**Work to do:**
Look through the data below and report how many lines include "frame". Only the number should be given.

— start —

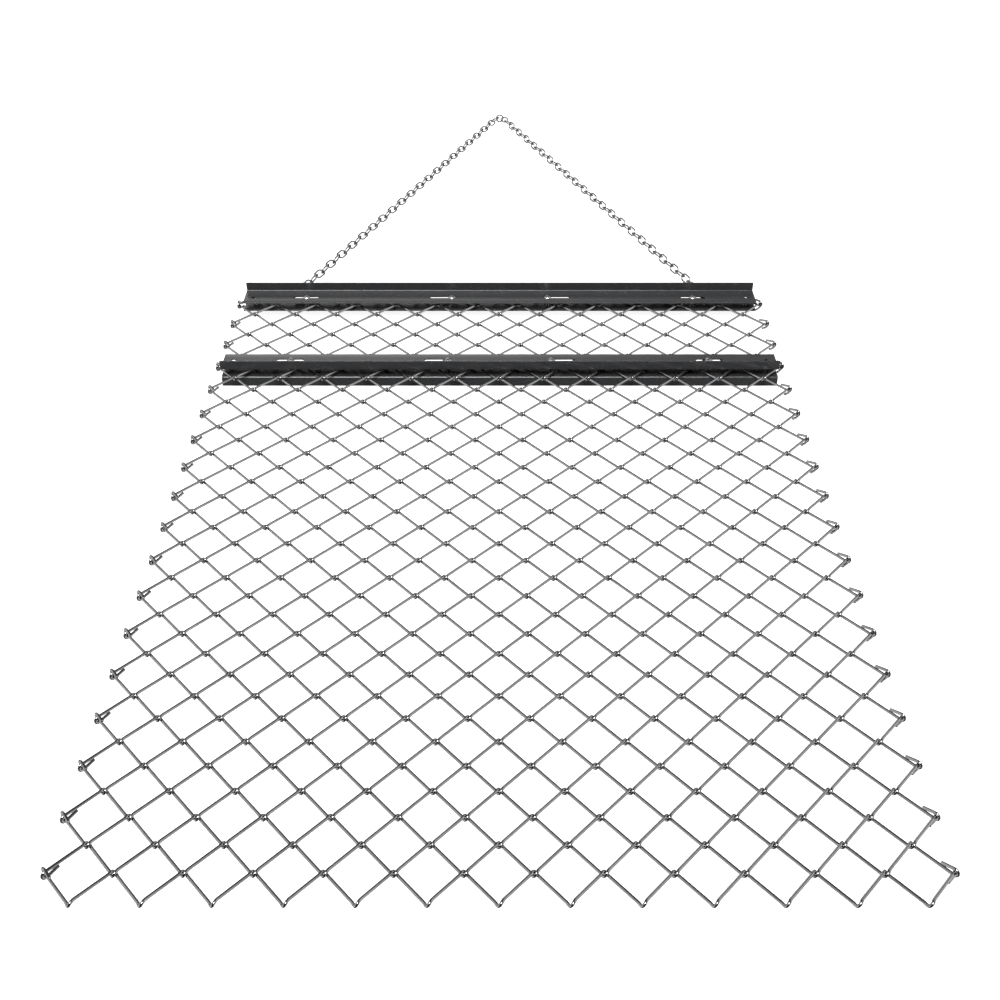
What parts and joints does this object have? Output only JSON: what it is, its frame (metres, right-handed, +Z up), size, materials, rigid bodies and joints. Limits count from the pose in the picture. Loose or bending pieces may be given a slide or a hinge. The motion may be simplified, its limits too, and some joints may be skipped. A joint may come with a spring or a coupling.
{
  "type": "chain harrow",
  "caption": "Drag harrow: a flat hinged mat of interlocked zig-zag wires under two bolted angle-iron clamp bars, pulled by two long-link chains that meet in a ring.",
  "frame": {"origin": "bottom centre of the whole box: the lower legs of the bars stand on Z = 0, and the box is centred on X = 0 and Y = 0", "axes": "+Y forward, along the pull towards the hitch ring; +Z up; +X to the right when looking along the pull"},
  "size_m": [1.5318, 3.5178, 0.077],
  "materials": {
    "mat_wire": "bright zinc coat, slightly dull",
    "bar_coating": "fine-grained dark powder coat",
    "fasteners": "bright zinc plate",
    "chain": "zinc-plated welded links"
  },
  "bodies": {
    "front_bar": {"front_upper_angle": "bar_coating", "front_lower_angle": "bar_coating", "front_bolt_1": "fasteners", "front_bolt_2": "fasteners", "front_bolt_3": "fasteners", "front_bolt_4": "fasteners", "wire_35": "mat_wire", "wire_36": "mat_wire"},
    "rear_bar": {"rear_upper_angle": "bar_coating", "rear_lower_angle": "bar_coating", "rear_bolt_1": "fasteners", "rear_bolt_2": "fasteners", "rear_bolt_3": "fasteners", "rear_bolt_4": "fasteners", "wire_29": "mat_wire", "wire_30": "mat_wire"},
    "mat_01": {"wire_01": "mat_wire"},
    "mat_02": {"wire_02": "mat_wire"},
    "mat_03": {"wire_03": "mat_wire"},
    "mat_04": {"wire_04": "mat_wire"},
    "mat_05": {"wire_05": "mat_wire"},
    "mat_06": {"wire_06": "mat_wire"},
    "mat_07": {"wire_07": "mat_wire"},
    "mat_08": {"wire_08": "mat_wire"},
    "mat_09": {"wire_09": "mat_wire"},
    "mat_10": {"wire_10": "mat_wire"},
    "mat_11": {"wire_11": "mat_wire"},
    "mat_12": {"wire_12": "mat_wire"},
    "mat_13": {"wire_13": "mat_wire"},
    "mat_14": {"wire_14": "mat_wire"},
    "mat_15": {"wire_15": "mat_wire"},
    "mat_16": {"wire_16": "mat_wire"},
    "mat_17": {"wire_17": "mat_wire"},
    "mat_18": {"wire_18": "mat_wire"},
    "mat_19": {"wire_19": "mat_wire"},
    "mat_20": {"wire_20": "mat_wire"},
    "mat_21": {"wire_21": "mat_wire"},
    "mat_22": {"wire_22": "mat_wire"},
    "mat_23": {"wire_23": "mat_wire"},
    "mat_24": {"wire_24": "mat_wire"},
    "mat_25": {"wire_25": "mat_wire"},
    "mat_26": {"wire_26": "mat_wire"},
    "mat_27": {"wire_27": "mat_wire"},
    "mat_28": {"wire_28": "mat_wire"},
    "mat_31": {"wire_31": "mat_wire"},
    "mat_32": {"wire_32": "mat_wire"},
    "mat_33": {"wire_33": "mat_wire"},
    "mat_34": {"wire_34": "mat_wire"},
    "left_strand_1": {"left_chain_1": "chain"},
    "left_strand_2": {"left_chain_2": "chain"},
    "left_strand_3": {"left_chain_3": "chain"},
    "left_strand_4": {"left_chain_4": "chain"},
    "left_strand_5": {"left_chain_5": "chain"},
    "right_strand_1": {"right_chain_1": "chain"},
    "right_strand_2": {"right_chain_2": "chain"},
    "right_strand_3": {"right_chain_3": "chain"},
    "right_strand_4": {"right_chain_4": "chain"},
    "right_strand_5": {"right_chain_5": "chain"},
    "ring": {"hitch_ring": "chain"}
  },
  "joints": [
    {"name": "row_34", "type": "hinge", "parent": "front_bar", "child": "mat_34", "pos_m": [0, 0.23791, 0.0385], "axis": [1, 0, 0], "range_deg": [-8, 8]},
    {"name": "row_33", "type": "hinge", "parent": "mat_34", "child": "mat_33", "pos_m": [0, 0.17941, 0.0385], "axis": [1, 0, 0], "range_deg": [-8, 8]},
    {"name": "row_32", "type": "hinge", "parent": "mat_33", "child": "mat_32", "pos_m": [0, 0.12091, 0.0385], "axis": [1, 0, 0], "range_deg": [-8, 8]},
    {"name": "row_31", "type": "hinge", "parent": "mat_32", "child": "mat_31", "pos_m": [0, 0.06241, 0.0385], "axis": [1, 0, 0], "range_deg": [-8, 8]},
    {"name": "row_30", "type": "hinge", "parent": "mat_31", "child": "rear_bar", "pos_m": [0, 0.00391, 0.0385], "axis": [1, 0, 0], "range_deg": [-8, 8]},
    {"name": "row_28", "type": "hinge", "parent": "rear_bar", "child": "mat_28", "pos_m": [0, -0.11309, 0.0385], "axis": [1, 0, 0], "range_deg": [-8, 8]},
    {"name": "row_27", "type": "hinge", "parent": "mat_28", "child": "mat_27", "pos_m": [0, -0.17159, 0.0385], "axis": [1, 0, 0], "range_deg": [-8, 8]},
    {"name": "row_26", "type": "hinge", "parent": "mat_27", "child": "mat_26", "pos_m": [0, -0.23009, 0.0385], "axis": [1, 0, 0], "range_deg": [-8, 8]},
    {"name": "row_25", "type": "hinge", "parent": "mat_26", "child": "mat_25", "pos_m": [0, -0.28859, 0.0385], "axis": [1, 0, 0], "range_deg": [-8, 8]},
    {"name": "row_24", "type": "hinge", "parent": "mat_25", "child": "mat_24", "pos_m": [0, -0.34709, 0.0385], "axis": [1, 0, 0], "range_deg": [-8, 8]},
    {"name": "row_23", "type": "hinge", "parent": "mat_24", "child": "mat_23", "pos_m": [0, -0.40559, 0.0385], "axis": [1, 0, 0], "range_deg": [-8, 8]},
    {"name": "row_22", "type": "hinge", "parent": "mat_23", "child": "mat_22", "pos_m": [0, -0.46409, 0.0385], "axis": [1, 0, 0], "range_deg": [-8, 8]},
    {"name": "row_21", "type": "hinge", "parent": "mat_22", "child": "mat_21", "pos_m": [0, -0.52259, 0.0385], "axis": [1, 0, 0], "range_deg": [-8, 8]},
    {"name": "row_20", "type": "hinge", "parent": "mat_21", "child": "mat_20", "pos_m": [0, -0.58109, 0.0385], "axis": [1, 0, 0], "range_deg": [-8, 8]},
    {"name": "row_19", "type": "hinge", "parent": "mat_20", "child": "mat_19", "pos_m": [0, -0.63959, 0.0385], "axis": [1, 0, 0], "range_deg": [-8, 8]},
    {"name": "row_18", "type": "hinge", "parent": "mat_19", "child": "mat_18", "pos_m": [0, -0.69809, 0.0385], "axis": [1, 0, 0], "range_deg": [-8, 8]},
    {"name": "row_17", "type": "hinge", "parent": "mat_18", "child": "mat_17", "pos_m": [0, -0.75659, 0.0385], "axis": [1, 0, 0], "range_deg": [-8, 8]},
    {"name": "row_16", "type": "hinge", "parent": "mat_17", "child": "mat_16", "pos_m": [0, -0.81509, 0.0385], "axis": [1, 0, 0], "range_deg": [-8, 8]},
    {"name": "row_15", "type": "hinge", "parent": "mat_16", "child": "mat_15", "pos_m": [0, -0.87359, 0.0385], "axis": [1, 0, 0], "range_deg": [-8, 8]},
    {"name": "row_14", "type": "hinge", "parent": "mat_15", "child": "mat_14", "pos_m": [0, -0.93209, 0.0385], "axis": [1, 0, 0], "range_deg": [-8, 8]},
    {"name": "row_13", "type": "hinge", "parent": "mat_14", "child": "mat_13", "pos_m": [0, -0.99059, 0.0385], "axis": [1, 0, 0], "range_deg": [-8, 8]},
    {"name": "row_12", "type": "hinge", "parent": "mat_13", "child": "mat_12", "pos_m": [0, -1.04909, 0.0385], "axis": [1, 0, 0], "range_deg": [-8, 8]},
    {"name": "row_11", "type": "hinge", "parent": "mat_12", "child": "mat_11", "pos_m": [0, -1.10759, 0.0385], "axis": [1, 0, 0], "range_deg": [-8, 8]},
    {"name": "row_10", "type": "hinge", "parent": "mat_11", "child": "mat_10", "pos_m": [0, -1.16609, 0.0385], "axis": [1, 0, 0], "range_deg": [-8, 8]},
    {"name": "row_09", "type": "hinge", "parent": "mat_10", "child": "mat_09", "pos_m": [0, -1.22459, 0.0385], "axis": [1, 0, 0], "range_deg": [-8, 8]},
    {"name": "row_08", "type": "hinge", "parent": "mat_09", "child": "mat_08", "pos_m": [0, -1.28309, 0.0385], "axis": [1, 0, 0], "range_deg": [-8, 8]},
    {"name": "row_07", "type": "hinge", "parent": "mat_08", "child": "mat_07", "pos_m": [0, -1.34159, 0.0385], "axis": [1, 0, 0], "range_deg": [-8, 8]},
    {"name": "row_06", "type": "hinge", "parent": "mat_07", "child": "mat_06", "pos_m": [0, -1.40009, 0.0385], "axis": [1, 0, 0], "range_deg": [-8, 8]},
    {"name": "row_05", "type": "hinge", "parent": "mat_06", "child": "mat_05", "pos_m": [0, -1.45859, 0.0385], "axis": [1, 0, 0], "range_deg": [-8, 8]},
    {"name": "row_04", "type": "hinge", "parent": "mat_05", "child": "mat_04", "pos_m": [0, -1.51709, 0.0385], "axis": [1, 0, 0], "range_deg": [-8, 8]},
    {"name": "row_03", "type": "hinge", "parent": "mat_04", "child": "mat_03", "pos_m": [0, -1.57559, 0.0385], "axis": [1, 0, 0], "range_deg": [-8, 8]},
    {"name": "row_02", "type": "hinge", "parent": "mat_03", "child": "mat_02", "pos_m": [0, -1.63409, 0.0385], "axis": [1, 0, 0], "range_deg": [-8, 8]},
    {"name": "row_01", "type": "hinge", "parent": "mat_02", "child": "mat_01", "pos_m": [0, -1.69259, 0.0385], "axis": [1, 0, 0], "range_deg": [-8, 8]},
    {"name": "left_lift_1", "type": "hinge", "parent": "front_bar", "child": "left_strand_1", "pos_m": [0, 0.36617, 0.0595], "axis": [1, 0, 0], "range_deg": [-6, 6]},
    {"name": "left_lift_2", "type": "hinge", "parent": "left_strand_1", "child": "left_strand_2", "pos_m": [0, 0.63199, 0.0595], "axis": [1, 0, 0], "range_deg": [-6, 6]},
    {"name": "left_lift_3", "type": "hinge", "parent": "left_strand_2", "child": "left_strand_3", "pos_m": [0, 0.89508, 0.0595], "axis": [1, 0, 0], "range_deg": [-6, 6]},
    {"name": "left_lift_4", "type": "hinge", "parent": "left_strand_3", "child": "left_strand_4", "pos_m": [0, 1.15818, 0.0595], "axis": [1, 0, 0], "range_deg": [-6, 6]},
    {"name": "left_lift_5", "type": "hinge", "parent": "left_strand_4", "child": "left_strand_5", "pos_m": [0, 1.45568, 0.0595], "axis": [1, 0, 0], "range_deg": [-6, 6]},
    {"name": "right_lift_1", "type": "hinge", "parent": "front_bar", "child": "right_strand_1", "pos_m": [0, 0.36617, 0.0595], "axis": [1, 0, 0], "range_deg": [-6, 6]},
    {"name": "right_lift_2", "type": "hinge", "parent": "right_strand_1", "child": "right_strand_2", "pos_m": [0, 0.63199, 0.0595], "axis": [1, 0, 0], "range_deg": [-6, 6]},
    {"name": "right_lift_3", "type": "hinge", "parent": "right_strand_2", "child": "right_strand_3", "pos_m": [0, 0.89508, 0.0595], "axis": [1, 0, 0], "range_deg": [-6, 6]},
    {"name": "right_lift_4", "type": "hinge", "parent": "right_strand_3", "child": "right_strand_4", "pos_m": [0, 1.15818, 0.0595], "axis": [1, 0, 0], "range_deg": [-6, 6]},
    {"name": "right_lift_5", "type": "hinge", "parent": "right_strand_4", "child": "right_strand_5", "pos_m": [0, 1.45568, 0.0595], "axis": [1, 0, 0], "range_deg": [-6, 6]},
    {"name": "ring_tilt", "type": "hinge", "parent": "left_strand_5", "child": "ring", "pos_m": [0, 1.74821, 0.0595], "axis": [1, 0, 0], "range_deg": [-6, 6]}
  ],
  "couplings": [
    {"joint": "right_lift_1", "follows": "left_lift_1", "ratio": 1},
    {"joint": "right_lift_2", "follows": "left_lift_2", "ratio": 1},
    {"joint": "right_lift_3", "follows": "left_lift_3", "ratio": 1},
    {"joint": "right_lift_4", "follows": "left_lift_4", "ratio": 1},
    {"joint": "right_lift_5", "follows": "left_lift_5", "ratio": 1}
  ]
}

— end —

**Written solution:**
2